Written problem
Give back the lines exactly, from the first one to the line with "return tuple(round(float(c), 6)", both ends included.

----------

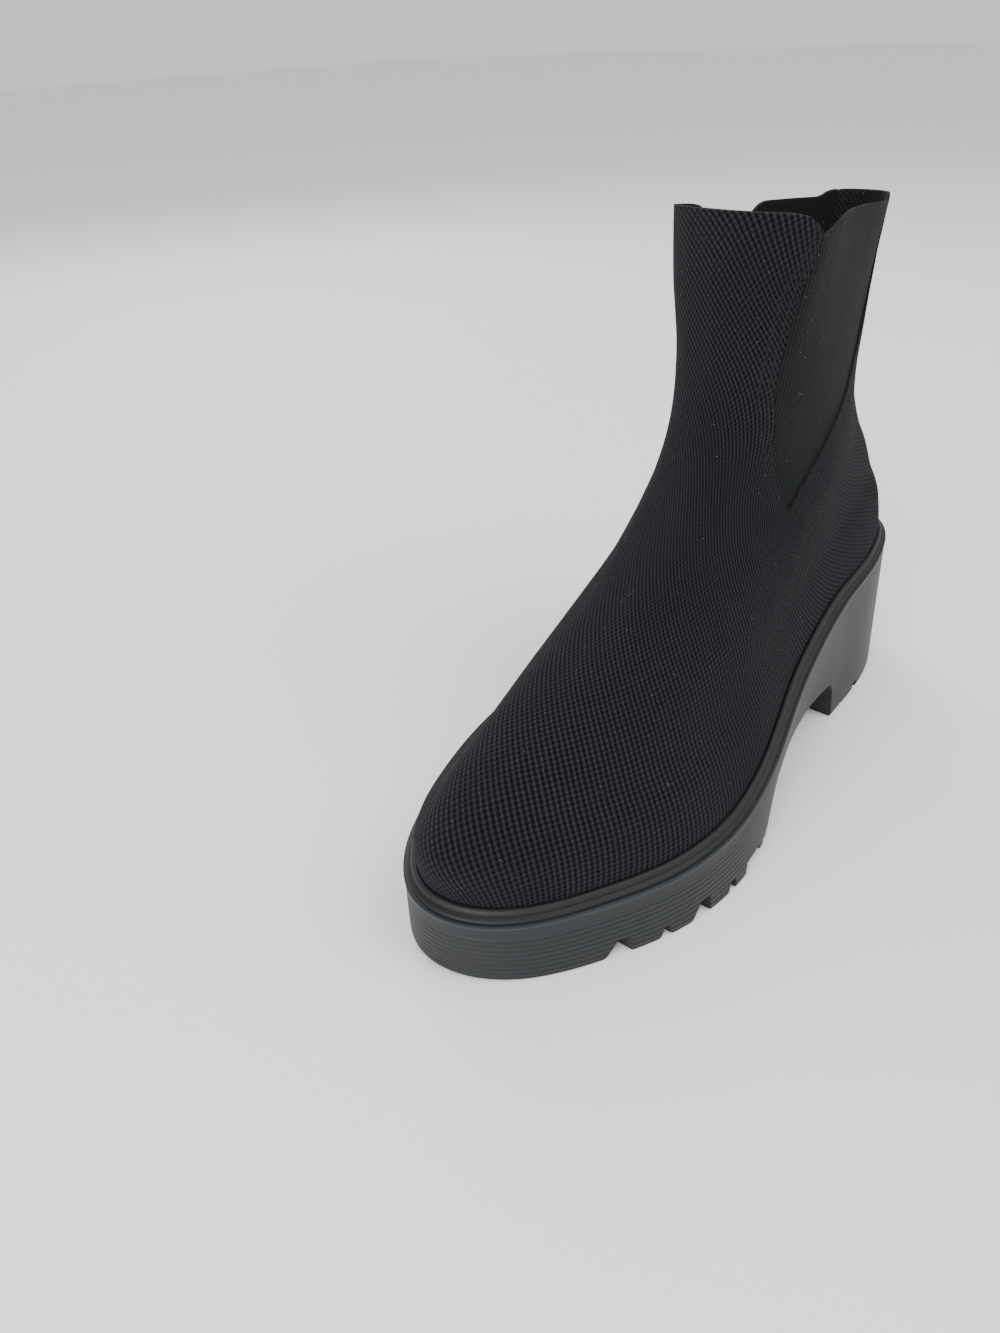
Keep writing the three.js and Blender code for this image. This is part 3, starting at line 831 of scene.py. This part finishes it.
def loft(name, rings):
    """Closed solid between stacked rings, each end closed by rungs across it."""
    piece = grid_piece(name, np.stack(rings), closed=True)
    bm = bmesh.new()
    bm.from_mesh(piece.data)
    for ring in (rings[0], rings[-1]):
        close_end(bm, placed(ring)[:-1])
    bm.to_mesh(piece.data)
    bm.free()
    edit(piece, OUTWARDS)
    return piece


def close_end(bm, ring):
    """Rungs across an open end between the corners that lie on the ring."""
    def spot(place):
        return tuple(round(float(c), 6) for c in place)

    found = {spot(vert.co): vert for vert in bm.verts if vert.is_boundary}
    row = [found[spot(np.float32(place))] for place in ring]
    for i in range(STATIONS // 2):
        a, b, c, d = row[i], row[i + 1], row[STATIONS - i - 1], row[(STATIONS - i) % STATIONS]
        corners = [a, b]
        if c is not b:
            corners.append(c)
        if d is not a:
            corners.append(d)
        if len(corners) > 2:
            bm.faces.new(corners)


def side_prism(outline):
    """Solid right across the boot from an outline in side view (mm from the heel's back)."""
    corners = [placed(np.array([x, -BALL, z])) for x, z in outline]
    bpy.ops.object.select_all(action="DESELECT")
    bpy.ops.mesh.primitive_circle_add(vertices=len(corners), fill_type="NGON")
    piece = bpy.context.object
    piece.data.vertices.foreach_set("co", np.array(corners, np.float32).reshape(-1))
    piece.data.update()
    across = {"TRANSFORM_OT_translate": {"value": (0, 2 * BALL * MM, 0)}}
    edit(piece, (bpy.ops.mesh.extrude_region_move, across), OUTWARDS)
    return piece


def cut(piece, tool):
    apply_modifier(piece, "BOOLEAN", operation="DIFFERENCE", solver="EXACT", object=tool)
    bpy.data.objects.remove(tool, do_unlink=True)


def ring_at(inset, height):
    """Ring of the sole at one height, flat."""
    return sole_point(RING, inset, lambda x: 0 * x + height)


def ring_up(share, inset=0.0, rise=0.0):
    """Ring of the sole at a share of its wall's height, and that much above it."""
    return sole_point(RING, inset, lambda x: wall_height(x) * share + rise)


def side_facing(sole):
    """1 on the outer side wall, 0 on the roof of the arch, the heel's front face and in the notches."""
    at = measured(sole)
    near = np.full(len(at), FAR)
    for share in np.linspace(0, 1, 9):
        for point in ring_up(share):
            level = np.abs(at[:, 2] - point[2]) < 5
            gap = np.hypot(at[:, 0] - point[0], at[:, 1] - point[1])
            near = np.where(level, np.minimum(near, gap), near)
    return np.clip(1 - (near - 2.5) / 1.5, 0, 1)


def cut_notches(sole):
    """Side notches of the lower edge. They run in as far as a core under the middle."""
    for back, roof_back, roof_front, front, high in NOTCHES:
        outline = [(back, -1), (front, -1), (front, 0), (roof_front, high), (roof_back, high), (back, 0)]
        notch = side_prism([(x * LENGTH, z * PLATFORM) for x, z in outline])
        core = loft("core", [ring_at(LUG_REACH, -PLATFORM), ring_at(LUG_REACH, PLATFORM / 2)])
        cut(notch, core)
        cut(sole, notch)


def build_outsole():
    rings = [ring_at(inset, height) for inset, height in SOLE_FOOT]
    rings += [ring_up(share) for share in np.linspace(0.12, 0.86, 12)]
    rings += [ring_up(1, inset, -drop) for inset, drop in SOLE_LIP]
    sole = loft("ribbed_outsole", rings)
    lift = [(x * LENGTH, z * TOE_SPRING) for x, z in TOE_LIFT]
    cut(sole, side_prism([(lift[0][0], -PLATFORM), *lift, (lift[-1][0], -PLATFORM)]))
    cut(sole, side_prism([(x * LENGTH, z * PLATFORM) for x, z in ARCH]))
    cut_notches(sole)
    at = measured(sole)
    add_number(sole, "edge_gap", wall_height(at[:, 0]) - at[:, 2])
    add_number(sole, "border", border_height(at[:, 0]))
    add_number(sole, "outward", side_facing(sole))
    shade(sole, 35)
    return sole


# Section of the welt from the wall's top edge inwards: inset and height above the ledge, mm
WELT = [
    (0.9, 0.3), (0.9, 0.4), (1.3, 0.85), (1.9, 1.2), (2.3, 1.35), (2.45, 1.45), (2.4, 1.8), (2.5, 2.4),
    (2.8, 3.0), (3.3, 3.45), (3.9, 3.6), (4.4, 3.5), (4.75, 3.1), (4.95, 2.5), (4.95, 0.3),
]


def build_welt():
    rings = [ring_up(1, inset, rise) for inset, rise in WELT + WELT[:1]]
    welt = grid_piece("bead_welt", np.stack(rings), closed=True)
    edit(welt, OUTWARDS)
    at = measured(welt)
    add_number(welt, "rise", at[:, 2] - wall_height(at[:, 0]))
    shade(welt, 60)
    return welt


# Finishes. Pitches and lengths on Object coordinates or the knit's flat pattern are in metres.

LINT_SCALE = 1100.0
LINT_SIZE = 0.15
LINT_COLOUR = (0.3, 0.3, 0.3)


def with_lint(net, place, colour):
    """The colour with sparse specks of pale fluff."""
    spots = net.dots(place, LINT_SCALE).step(LINT_SIZE, LINT_SIZE * 0.6)
    few = net.noise(place, LINT_SCALE * 0.31, 1.0).step(0.69, 0.72)
    return net.colours(spots * few, colour, LINT_COLOUR)


# Knit: pitch of the holes across and along, slant of each hole, half sizes of hole and loop
HOLE_ACROSS = 0.00178
HOLE_ALONG = 0.00122
HOLE_SLANT = math.radians(52)
HOLE = (0.00078, 0.00038)
LOOP = (0.00056, 0.00024)
STITCH = 2.6  # length of the stitches along the gores, mm
STITCH_ROWS = (1.8, 4.0)  # distance of the two rows from the gore's edge, mm


def slanted(net, x, y, half_sizes):
    """1 at a cell's middle falling to 0 outside a slanted oval of those half sizes."""
    long, short = half_sizes
    c, s = math.cos(HOLE_SLANT), math.sin(HOLE_SLANT)
    along = (x * (HOLE_ACROSS * c) + y * (HOLE_ALONG * s)) / long
    across = (y * (HOLE_ALONG * c) - x * (HOLE_ACROSS * s)) / short
    return (along * along + across * across).root().step(1.2, 0.35)


def stitches(net):
    """Two rows of thread along the gores and the ditches they lie in."""
    seam = net.attribute("seam_gap")
    dash = (net.attribute("seam_run") / STITCH).fraction() - 0.5
    near, far = [(seam - row).absolute() for row in STITCH_ROWS]
    thread = (near.step(0.5, 0.15) + far.step(0.5, 0.15)) * dash.absolute().step(0.46, 0.36)
    return thread, near.step(1.1, 0.2) + far.step(1.1, 0.2)


def knit_finish():
    net = Finish("black_pique_knit", roughness=0.9, Specular_IOR_Level=0.09, Sheen_Weight=0.03,
                 Sheen_Roughness=0.5, Sheen_Tint=(0.6, 0.62, 0.7))
    u, v, _ = net.uv("knit")
    place = net.object_place()
    waver = net.noise(place, 260.0, 2.0) - 0.5
    a = u / HOLE_ACROSS + waver * 0.35
    b = v / HOLE_ALONG + waver * 0.3
    stagger = b.floor().wrap(2) * 0.5
    y = b.fraction() - 0.5

    # Over the stiff heel counter the knit is stretched flatter
    along_boot, _, _ = net.parts(place)
    open_knit = 1.0 - along_boot.step(-0.04, -0.085) * 0.5
    hole = slanted(net, (a + stagger).fraction() - 0.5, y, HOLE) * open_knit
    loop = slanted(net, (a + stagger + 0.5).fraction() - 0.5, y, LOOP) * open_knit
    yarn = net.noise(net.together(a * 2.2, b * 1.4), 2.2, 2.0)
    cloud = net.noise(place, 28.0)
    thread, ditch = stitches(net)

    ground = net.colours(yarn.step(0.35, 0.7), (0.0070, 0.0072, 0.0084), (0.0165, 0.0169, 0.0196))
    looped = net.colours(loop * (yarn * 0.9 + 0.2), ground, (0.042, 0.043, 0.050))
    # Painted shade: the holes are coloured near black for the shade inside them.
    hole_shaded = net.colours(hole, looped, (0.0003, 0.0003, 0.0004))
    shaded = net.colours(cloud.step(0.35, 0.7) * 0.2, hole_shaded, (0.004, 0.004, 0.0052))
    sewn = net.colours(thread * 0.6, shaded, (0.015, 0.0155, 0.018))
    net.set("Base Color", with_lint(net, place, sewn))
    net.set("Roughness", 0.85 + yarn * 0.1)
    height = loop * 0.5 + yarn * 0.3 - hole * 0.8 - ditch * 0.35 + thread * 0.4
    net.bump(height, 0.0007, 0.9)
    return net.material


GORE_RIB = 1.5  # pitch of the elastic's ribs, mm


def gore_finish():
    net = Finish("ribbed_elastic", roughness=0.8, Specular_IOR_Level=0.12, Sheen_Weight=0.03,
                 Sheen_Roughness=0.5, Sheen_Tint=(0.6, 0.65, 0.65))
    place = net.object_place()
    waver = net.noise(place, 120.0, 2.0) - 0.5
    rib = (net.attribute("across") + waver * 0.4).wave(GORE_RIB)
    fuzz = net.noise(place, 900.0, 2.0)
    # Painted shade: the colour runs from dark in each rib's groove to lighter on its crest.
    share = rib * (fuzz * 0.5 + 0.6)
    ribbed = net.colours(share, (0.0020, 0.0024, 0.0025), (0.0105, 0.0120, 0.0124))
    net.set("Base Color", with_lint(net, place, ribbed))
    net.set("Roughness", 0.75 + fuzz * 0.15)
    net.bump(rib * 0.7 + fuzz * 0.15, 0.0004, 0.8)
    return net.material


# Ribs of the sole: pitch at the toe and heel, and where along the boot each starts and is full
TOE_RIB = 0.0019
HEEL_RIB = 0.0013
TOE_RIBBED = (0.015, 0.05)
HEEL_RIBBED = (-0.06, -0.075)
HEEL_SHARE = 0.7  # depth of the heel's ribs beside the toe's


def sole_finish():
    net = Finish("slate_rubber", roughness=0.5, Specular_IOR_Level=0.3)
    place = net.object_place()
    x, _, z = net.parts(place)
    gap = net.attribute("edge_gap")
    facing = net.attribute("outward")
    toe = x.step(*TOE_RIBBED)
    heel = x.step(*HEEL_RIBBED) * HEEL_SHARE
    rib = z.wave(TOE_RIB) * toe + z.wave(HEEL_RIB) * heel
    kept = (toe + heel) * (gap - net.attribute("border")).step(0.0, 0.5) * facing
    grain = net.noise(place, 1400.0, 2.0)
    cloud = net.noise(place, 30.0)
    base = net.colours(cloud, (0.0105, 0.0122, 0.0141), (0.0150, 0.0170, 0.0194))
    # Painted shade: the ribs' grooves are darkened where the ribs show.
    groove = (kept - rib * facing).most(0.0) * 0.6
    groove_shaded = net.colours(groove, base, (0.004, 0.0047, 0.0055))
    # Painted highlight: a lighter line along the fine lip just under the wall's top edge.
    ledge = (gap - 0.9).absolute().step(0.55, 0.15) * 0.3
    net.set("Base Color", net.colours(ledge, groove_shaded, (0.05, 0.055, 0.06)))
    net.set("Roughness", 0.42 + cloud * 0.12 + grain * 0.06)
    net.bump(rib * kept + grain * 0.04, 0.0004, 0.7)
    return net.material


def welt_finish():
    net = Finish("satin_welt", roughness=0.5, Specular_IOR_Level=0.35)
    place = net.object_place()
    grain = net.noise(place, 1200.0, 2.0)
    cloud = net.noise(place, 40.0)
    bead = net.attribute("rise").step(1.5, 2.4)
    # Painted shade: the band under the bead is darker for the shade in the cove; the bead keeps the
    # rubber's lighter tone.
    shaded_band = net.colours(cloud, (0.0030, 0.0035, 0.0041), (0.0048, 0.0055, 0.0064))
    net.set("Base Color", net.colours(bead, shaded_band, (0.0065, 0.0075, 0.0088)))
    net.set("Roughness", 0.5 + grain * 0.12)
    net.bump(grain, 0.0001, 0.4)
    return net.material


INSOLE_WEAVE = 3500  # waves of the weave per metre, in radians


def insole_finish():
    net = Finish("insole_lining", roughness=0.9, Specular_IOR_Level=0.2)
    x, y, _ = net.parts(net.object_place())
    weave = (x * INSOLE_WEAVE).sine() * (y * INSOLE_WEAVE).sine()
    net.set("Base Color", net.colours(weave * 0.5 + 0.5, (0.008, 0.008, 0.009), (0.02, 0.02, 0.022)))
    net.bump(weave, 0.0002, 0.5)
    return net.material


def dress():
    knit = knit_finish()
    ribbed = gore_finish()
    finish_piece(build_shell(), knit, "upper")
    finish_piece(build_gore("elastic_gore_left", 1), ribbed, "gore_left")
    finish_piece(build_gore("elastic_gore_right", -1), ribbed, "gore_right")
    finish_piece(build_outsole(), sole_finish(), "outsole")
    finish_piece(build_welt(), welt_finish(), "welt")
    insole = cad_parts["insole"]
    insole.data.materials.clear()
    insole.data.materials.append(insole_finish())


add_camera()
add_studio()
add_floor()
dress()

----------

Written solution
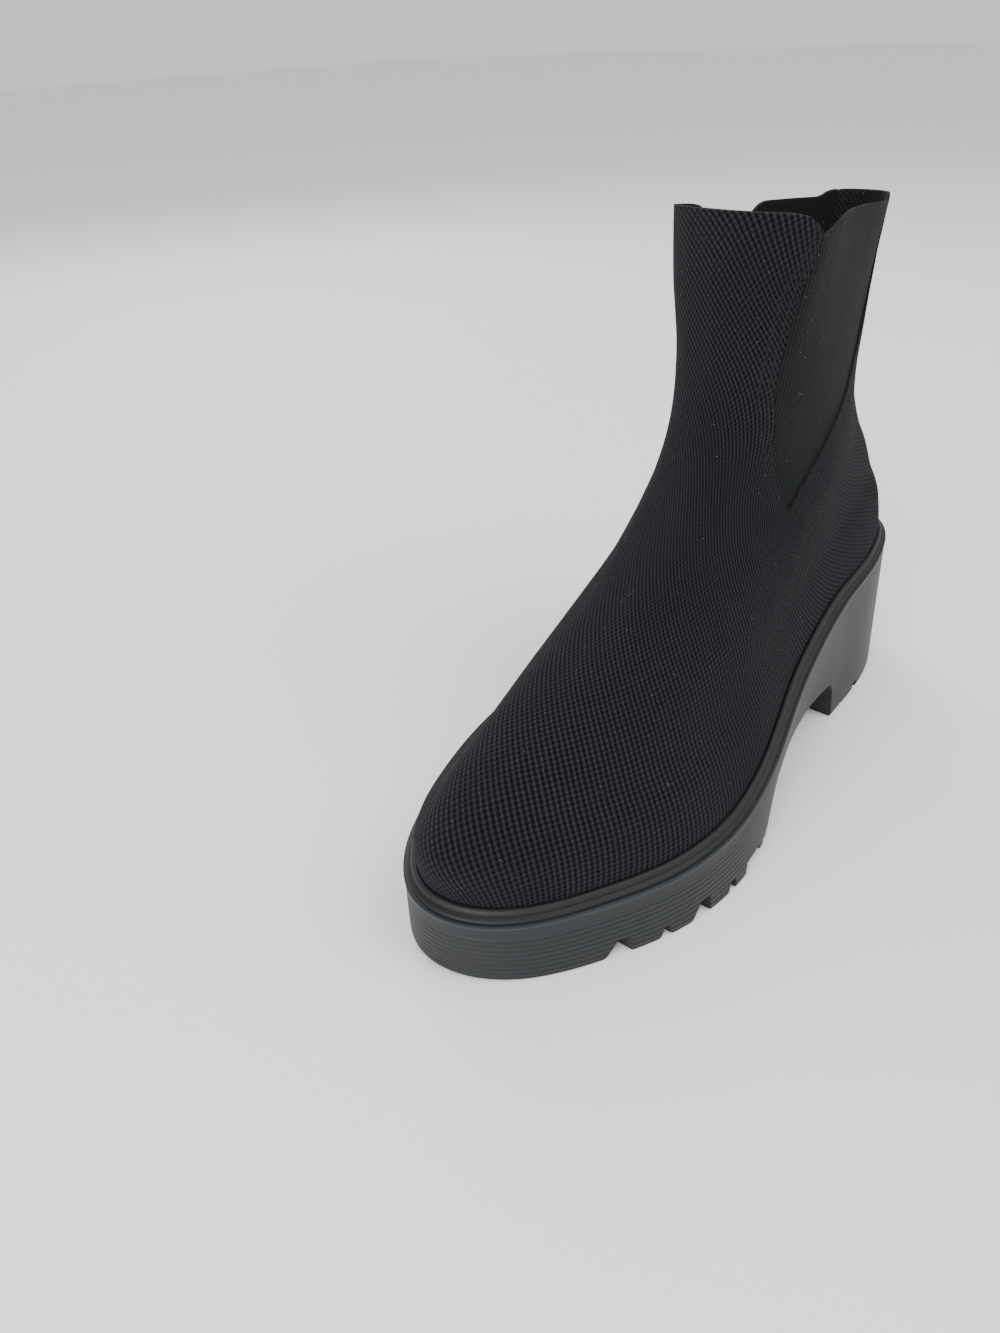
Keep writing the three.js and Blender code for this image. This is part 3, starting at line 831 of scene.py. This part finishes it.
def loft(name, rings):
    """Closed solid between stacked rings, each end closed by rungs across it."""
    piece = grid_piece(name, np.stack(rings), closed=True)
    bm = bmesh.new()
    bm.from_mesh(piece.data)
    for ring in (rings[0], rings[-1]):
        close_end(bm, placed(ring)[:-1])
    bm.to_mesh(piece.data)
    bm.free()
    edit(piece, OUTWARDS)
    return piece


def close_end(bm, ring):
    """Rungs across an open end between the corners that lie on the ring."""
    def spot(place):
        return tuple(round(float(c), 6) for c in place)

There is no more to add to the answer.